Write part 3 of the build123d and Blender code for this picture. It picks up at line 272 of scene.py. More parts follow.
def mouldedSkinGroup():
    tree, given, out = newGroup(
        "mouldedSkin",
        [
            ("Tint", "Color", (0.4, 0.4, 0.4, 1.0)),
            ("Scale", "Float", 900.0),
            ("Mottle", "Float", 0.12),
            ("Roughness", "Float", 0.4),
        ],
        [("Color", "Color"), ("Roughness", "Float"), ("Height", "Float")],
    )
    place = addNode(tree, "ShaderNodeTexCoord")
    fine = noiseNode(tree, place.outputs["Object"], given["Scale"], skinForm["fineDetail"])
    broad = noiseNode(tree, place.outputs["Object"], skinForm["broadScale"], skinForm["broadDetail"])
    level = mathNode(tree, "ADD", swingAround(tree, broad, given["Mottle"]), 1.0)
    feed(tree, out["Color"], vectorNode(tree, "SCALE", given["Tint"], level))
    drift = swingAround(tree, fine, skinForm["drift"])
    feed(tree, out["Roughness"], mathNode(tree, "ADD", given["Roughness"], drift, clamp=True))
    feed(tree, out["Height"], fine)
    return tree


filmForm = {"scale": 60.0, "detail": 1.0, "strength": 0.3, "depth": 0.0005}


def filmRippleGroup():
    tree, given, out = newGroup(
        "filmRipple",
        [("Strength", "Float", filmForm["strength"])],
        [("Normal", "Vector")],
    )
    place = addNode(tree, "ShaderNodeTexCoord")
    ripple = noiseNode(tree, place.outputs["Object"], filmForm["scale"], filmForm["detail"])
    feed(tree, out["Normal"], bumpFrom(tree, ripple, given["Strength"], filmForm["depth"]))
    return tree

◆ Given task
Print all of the data exactly as it was given.

◆ Expected answer
Write part 3 of the build123d and Blender code for this picture. It picks up at line 272 of scene.py. More parts follow.
def mouldedSkinGroup():
    tree, given, out = newGroup(
        "mouldedSkin",
        [
            ("Tint", "Color", (0.4, 0.4, 0.4, 1.0)),
            ("Scale", "Float", 900.0),
            ("Mottle", "Float", 0.12),
            ("Roughness", "Float", 0.4),
        ],
        [("Color", "Color"), ("Roughness", "Float"), ("Height", "Float")],
    )
    place = addNode(tree, "ShaderNodeTexCoord")
    fine = noiseNode(tree, place.outputs["Object"], given["Scale"], skinForm["fineDetail"])
    broad = noiseNode(tree, place.outputs["Object"], skinForm["broadScale"], skinForm["broadDetail"])
    level = mathNode(tree, "ADD", swingAround(tree, broad, given["Mottle"]), 1.0)
    feed(tree, out["Color"], vectorNode(tree, "SCALE", given["Tint"], level))
    drift = swingAround(tree, fine, skinForm["drift"])
    feed(tree, out["Roughness"], mathNode(tree, "ADD", given["Roughness"], drift, clamp=True))
    feed(tree, out["Height"], fine)
    return tree


filmForm = {"scale": 60.0, "detail": 1.0, "strength": 0.3, "depth": 0.0005}


def filmRippleGroup():
    tree, given, out = newGroup(
        "filmRipple",
        [("Strength", "Float", filmForm["strength"])],
        [("Normal", "Vector")],
    )
    place = addNode(tree, "ShaderNodeTexCoord")
    ripple = noiseNode(tree, place.outputs["Object"], filmForm["scale"], filmForm["detail"])
    feed(tree, out["Normal"], bumpFrom(tree, ripple, given["Strength"], filmForm["depth"]))
    return tree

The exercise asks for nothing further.